Our findings are in agreement with the results of a clinical trial that demonstrated that FT multimodal rehabilitation programs further enhanced postoperative recovery after laparoscopic sigmoidectomy [12]. Although our results agree with their conclusions, our study is of a larger cohort of patients who underwent the same operation for a single disease process.

As expected, postoperative morbidity was associated with advanced ASA class, whereas FT recovery was independently associated with decreased risk for the occurrence of postoperative complications. This suggests that FT recovery could potentially have a role in improving outcomes for the high-risk patient. Although we cannot draw conclusions at this juncture on the cause of increased wound infections in the non-FT group, which is likely multifactorial, we can only speculate that a prolonged stay in the hospital renders patients susceptible to infections.

Several limitations of this study merit discussion.

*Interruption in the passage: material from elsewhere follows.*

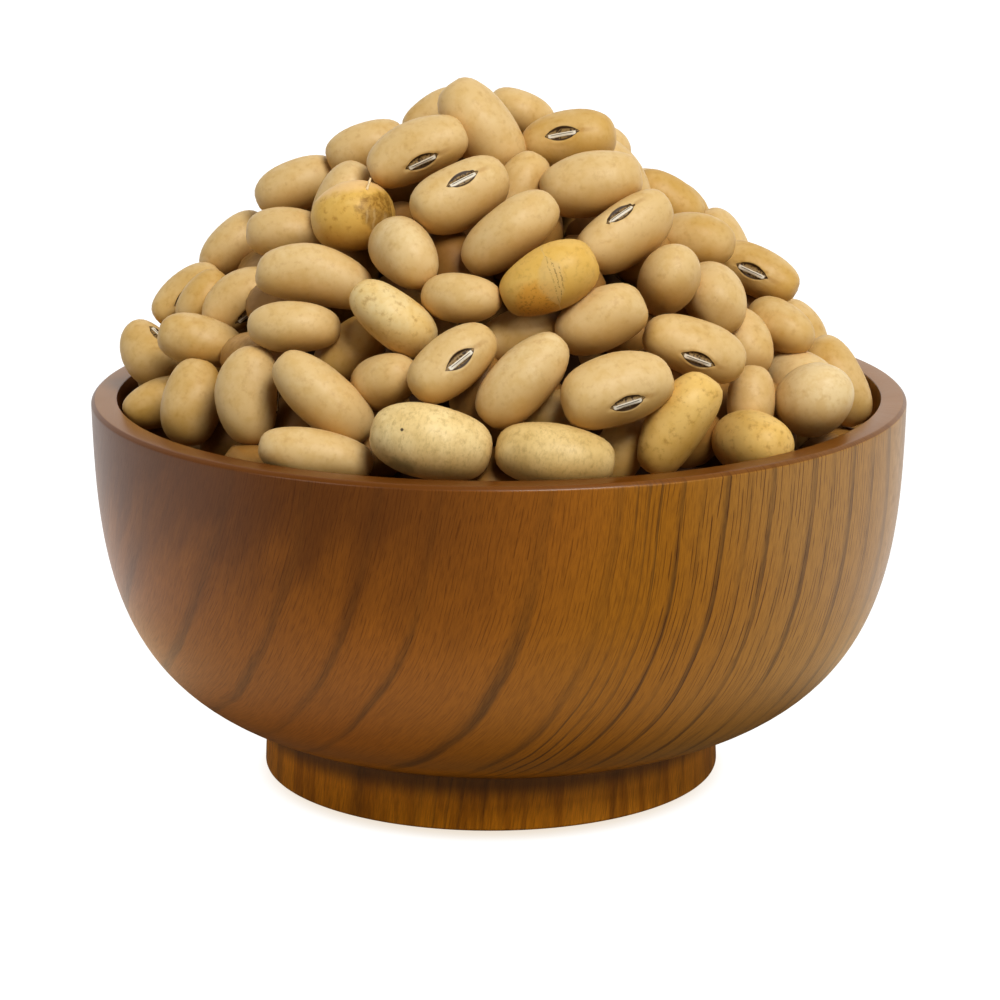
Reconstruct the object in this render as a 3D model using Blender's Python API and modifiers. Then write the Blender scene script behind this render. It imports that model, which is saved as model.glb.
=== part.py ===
"""A turned wooden bowl on a low foot, heaped high with dried beans.

Metres, +Z up. The origin is on the surface that the foot stands on, below the centre of the rim.
Two solids: the bowl, turned with its foot from one block, and the beans, a smooth core that fills
the bowl and rises to a dome, with the beans that show fused on to it at their real size.
"""

import math
import random

import bmesh
import bpy
from mathutils import Matrix, Vector

MM = 0.001

# The bowl: its rim, its height and the Bezier handles of its outer and inner walls.
RIM_RADIUS = 60.0 * MM
RIM_WIDTH = 3.8 * MM
RIM_OUTER_ROUND = 0.9 * MM
RIM_INNER_ROUND = 0.5 * MM
BOWL_HEIGHT = 57.0 * MM
BELLY_HANDLE = Vector((59.5, 33.0)) * MM
HEEL_HANDLE = Vector((59.1, 6.2)) * MM
HEEL_END = Vector((17.3, 6.2)) * MM
INNER_HANDLE = Vector((55.8, 35.0)) * MM
INNER_HEEL_HANDLE = Vector((54.0, 10.8)) * MM
FLOOR_END = Vector((16.0, 10.8)) * MM
WALL_POINTS = 10
INNER_POINTS = 6
ROUND_POINTS = 3
TURNS = 48

# The foot: a low cylinder, turned a little off the rim's axis and hollowed slightly underneath.
FOOT_RADIUS = 34.2 * MM
FOOT_TOP_RADIUS = 33.8 * MM
FOOT_TOP = 9.5 * MM
FOOT_ROUND = 0.5 * MM
FOOT_OFFSET = -1.2 * MM
FOOT_RING = 9.0 * MM
FOOT_RECESS = 1.2 * MM

# The heap: an even dome over the rim, given by the height of the beans' tops at each radius.
HEAP_RADIUS = 55.6 * MM
HEAP_RISE = 46.0 * MM
HEAP_POWER = 1.8
CORE_DEPTH = 7.2 * MM
CORE_BRIM_RADIUS = 42.0 * MM
CORE_BRIM_DROP = 6.5 * MM
CORE_GAP = 0.6 * MM
CORE_TURNS = 32
CORE_POINTS = 7

# The beans: mean length, width and thickness, how far each differs, and how they lie.
BEAN = Vector((14.6, 10.0, 8.8)) * MM
BEAN_SPREAD = 0.11
BEAN_BEND = 1.5 * MM
BEAN_FULLNESS = 0.85
BEAN_SIDES = 7
BEAN_RINGS = 5
BEAN_TILT = math.radians(24)
BEAN_JITTER = 1.8 * MM
BEAN_SUNK = (0.42, 0.62)
SEED = 11

# How many beans lie on the dome, and how many in the row that fills the trench along the wall.
DOME_COUNT = 118
DOME_RADIUS = 50.2 * MM
WALL_ROW_COUNT = 25
WALL_ROW_RADIUS = 50.6 * MM
WALL_ROW_LIFT = 0.8 * MM
WALL_ROW_SHIFT = 0.2
WALL_ROW_SPIN = 0.12
WALL_GAP = 0.5 * MM

# A bean that would cut the wall is moved inwards in small steps that rise a little.
NUDGE = 0.4 * MM
NUDGE_RISE = 0.3
NUDGES = 14

GOLDEN_ANGLE = math.pi * (3 - math.sqrt(5))
AREA_STEPS = 400
LEAST_SHARE = 1e-6

# Finishes from the photograph, with linear colours.
WOOD_COLOUR = (0.26, 0.105, 0.032, 1.0)
WOOD_ROUGHNESS = 0.35
BEAN_COLOUR = (0.62, 0.42, 0.20, 1.0)
BEAN_ROUGHNESS = 0.45


def clear_scene():
    for obj in list(bpy.data.objects):
        bpy.data.objects.remove(obj)


def collection(name):
    made = bpy.data.collections.new(name)
    bpy.context.scene.collection.children.link(made)
    return made


def material(name, colour, roughness):
    made = bpy.data.materials.new(name)
    made.use_nodes = True
    shader = made.node_tree.nodes["Principled BSDF"]
    shader.inputs["Base Color"].default_value = colour
    shader.inputs["Roughness"].default_value = roughness
    shader.inputs["Metallic"].default_value = 0.0
    made.diffuse_color = colour
    return made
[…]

Patients were assigned to FT vs. non-FT recovery in an uncontrolled, nonrandomized manner; however, in general this assignment was a temporal issue during our study period and does not represent a difference in patient demographics or surgeon use. Despite adjustment for baseline differences in clinically important variables between recovery groups in our statistical models, such as ASA class, the possibility exists that the differences observed in this study were due to other nonmeasured confounding variables. As a tertiary referral center, referral bias may limit the generalizability to nonacademic centers or those without a similar level of complexity and volume of laparoscopic colorectal surgery. Due to the retrospective nature of our study protocol compliance was not assessed; our analysis used an intention-to-treat approach based on assigned recovery protocol, which represents what can reasonably be expected for patients who are assigned to FT recovery protocols. Despite these limitations, this study demonstrates clinically important results and is one of the largest to date that quantifies the impact of recovery protocols after laparoscopic colectomy on LOS and morbidity.

In summary laparoscopic right hemicolectomy patients who are preoperatively assigned to recover on a FT protocol are observed to have a decreased LOS and morbidity compared with those who recover on a standard recovery regimen. In this series, other independent predictors of increase LOS included the occurrence of postoperative complications, whereas higher ASA status and non-FT recovery were independently associated with increased morbidity.